▶ _Items_
==============================

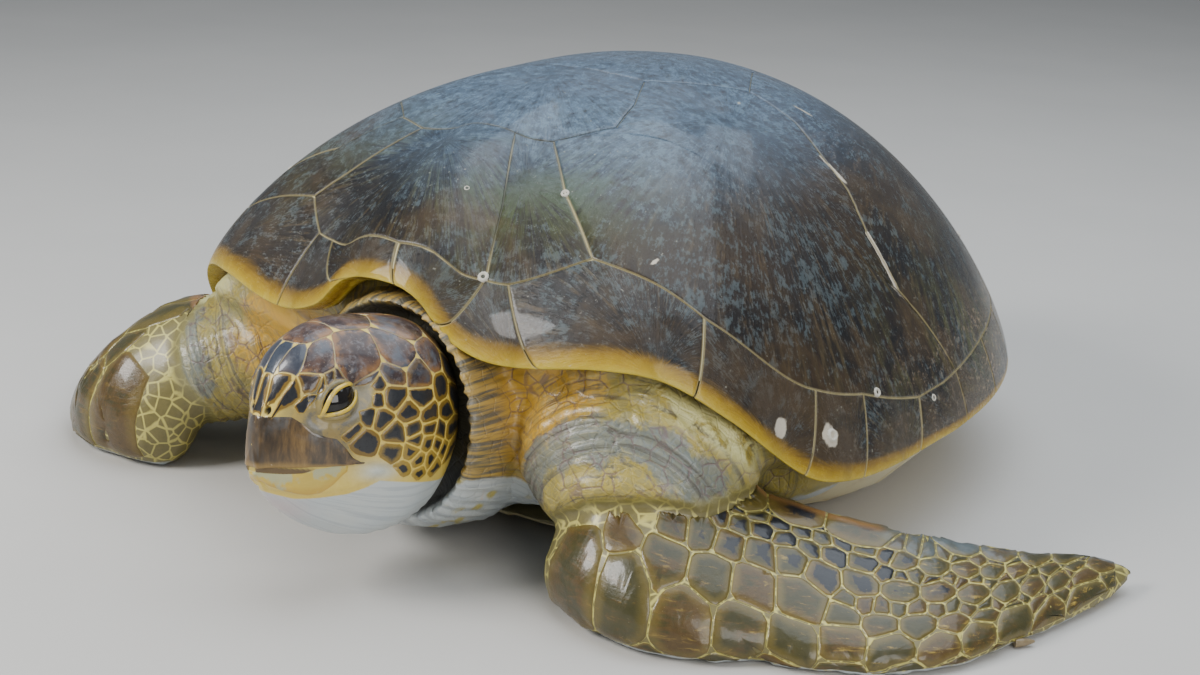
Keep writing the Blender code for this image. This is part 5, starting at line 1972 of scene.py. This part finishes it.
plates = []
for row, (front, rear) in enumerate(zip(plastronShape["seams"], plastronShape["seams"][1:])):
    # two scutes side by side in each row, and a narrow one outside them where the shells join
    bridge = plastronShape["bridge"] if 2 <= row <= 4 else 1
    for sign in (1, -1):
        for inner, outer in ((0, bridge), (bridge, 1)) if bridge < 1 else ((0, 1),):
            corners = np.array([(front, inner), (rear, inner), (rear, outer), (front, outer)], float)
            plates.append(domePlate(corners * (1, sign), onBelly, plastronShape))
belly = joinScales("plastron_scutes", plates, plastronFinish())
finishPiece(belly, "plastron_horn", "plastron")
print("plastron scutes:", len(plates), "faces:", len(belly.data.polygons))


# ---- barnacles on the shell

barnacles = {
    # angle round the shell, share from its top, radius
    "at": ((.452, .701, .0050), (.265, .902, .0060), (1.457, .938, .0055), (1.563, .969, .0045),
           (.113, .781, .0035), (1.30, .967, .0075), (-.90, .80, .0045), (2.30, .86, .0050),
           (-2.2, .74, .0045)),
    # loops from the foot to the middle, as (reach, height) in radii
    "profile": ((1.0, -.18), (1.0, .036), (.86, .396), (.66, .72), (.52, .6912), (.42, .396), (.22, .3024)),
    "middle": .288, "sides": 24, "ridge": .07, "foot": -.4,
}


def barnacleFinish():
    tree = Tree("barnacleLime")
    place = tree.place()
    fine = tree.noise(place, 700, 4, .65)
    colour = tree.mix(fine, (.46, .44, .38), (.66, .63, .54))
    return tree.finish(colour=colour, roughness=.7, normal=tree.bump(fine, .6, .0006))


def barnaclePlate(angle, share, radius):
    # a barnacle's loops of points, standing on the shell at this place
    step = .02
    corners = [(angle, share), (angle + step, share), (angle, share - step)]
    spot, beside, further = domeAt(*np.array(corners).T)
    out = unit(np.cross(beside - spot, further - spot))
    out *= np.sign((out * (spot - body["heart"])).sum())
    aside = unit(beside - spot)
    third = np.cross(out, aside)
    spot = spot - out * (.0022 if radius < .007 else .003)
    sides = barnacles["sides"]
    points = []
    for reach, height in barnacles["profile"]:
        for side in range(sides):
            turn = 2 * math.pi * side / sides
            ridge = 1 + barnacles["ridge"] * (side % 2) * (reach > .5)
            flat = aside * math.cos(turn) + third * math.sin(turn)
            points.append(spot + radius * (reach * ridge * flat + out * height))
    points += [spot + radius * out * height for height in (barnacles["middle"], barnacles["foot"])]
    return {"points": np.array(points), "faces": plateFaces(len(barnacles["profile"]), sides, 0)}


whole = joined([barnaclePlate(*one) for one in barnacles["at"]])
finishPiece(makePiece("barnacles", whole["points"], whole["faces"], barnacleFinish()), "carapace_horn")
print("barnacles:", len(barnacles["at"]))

==============================

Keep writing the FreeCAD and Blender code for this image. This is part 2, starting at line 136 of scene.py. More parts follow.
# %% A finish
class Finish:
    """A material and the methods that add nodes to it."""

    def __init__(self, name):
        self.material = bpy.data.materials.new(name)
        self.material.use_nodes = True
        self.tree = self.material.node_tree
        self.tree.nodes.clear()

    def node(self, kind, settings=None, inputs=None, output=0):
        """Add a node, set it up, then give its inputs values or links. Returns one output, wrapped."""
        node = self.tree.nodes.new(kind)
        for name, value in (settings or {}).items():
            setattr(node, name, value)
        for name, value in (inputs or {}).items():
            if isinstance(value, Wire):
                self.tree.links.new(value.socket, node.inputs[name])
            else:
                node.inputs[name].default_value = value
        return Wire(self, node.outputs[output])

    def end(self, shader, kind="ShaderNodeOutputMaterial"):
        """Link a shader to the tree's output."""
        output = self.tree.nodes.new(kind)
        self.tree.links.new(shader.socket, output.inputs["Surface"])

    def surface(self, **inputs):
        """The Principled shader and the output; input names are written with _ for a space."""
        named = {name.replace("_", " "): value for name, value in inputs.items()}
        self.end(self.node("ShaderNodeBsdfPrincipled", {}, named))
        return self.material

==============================

▶ _The exercise_
Everything from the line containing "Keep writing the Blender" down to the line containing "normal=tree.bump(fine, .6, .0006))" should be retyped exactly, both lines included, and nothing more.

▶ _Reply_
Keep writing the Blender code for this image. This is part 5, starting at line 1972 of scene.py. This part finishes it.
plates = []
for row, (front, rear) in enumerate(zip(plastronShape["seams"], plastronShape["seams"][1:])):
    # two scutes side by side in each row, and a narrow one outside them where the shells join
    bridge = plastronShape["bridge"] if 2 <= row <= 4 else 1
    for sign in (1, -1):
        for inner, outer in ((0, bridge), (bridge, 1)) if bridge < 1 else ((0, 1),):
            corners = np.array([(front, inner), (rear, inner), (rear, outer), (front, outer)], float)
            plates.append(domePlate(corners * (1, sign), onBelly, plastronShape))
belly = joinScales("plastron_scutes", plates, plastronFinish())
finishPiece(belly, "plastron_horn", "plastron")
print("plastron scutes:", len(plates), "faces:", len(belly.data.polygons))


# ---- barnacles on the shell

barnacles = {
    # angle round the shell, share from its top, radius
    "at": ((.452, .701, .0050), (.265, .902, .0060), (1.457, .938, .0055), (1.563, .969, .0045),
           (.113, .781, .0035), (1.30, .967, .0075), (-.90, .80, .0045), (2.30, .86, .0050),
           (-2.2, .74, .0045)),
    # loops from the foot to the middle, as (reach, height) in radii
    "profile": ((1.0, -.18), (1.0, .036), (.86, .396), (.66, .72), (.52, .6912), (.42, .396), (.22, .3024)),
    "middle": .288, "sides": 24, "ridge": .07, "foot": -.4,
}


def barnacleFinish():
    tree = Tree("barnacleLime")
    place = tree.place()
    fine = tree.noise(place, 700, 4, .65)
    colour = tree.mix(fine, (.46, .44, .38), (.66, .63, .54))
    return tree.finish(colour=colour, roughness=.7, normal=tree.bump(fine, .6, .0006))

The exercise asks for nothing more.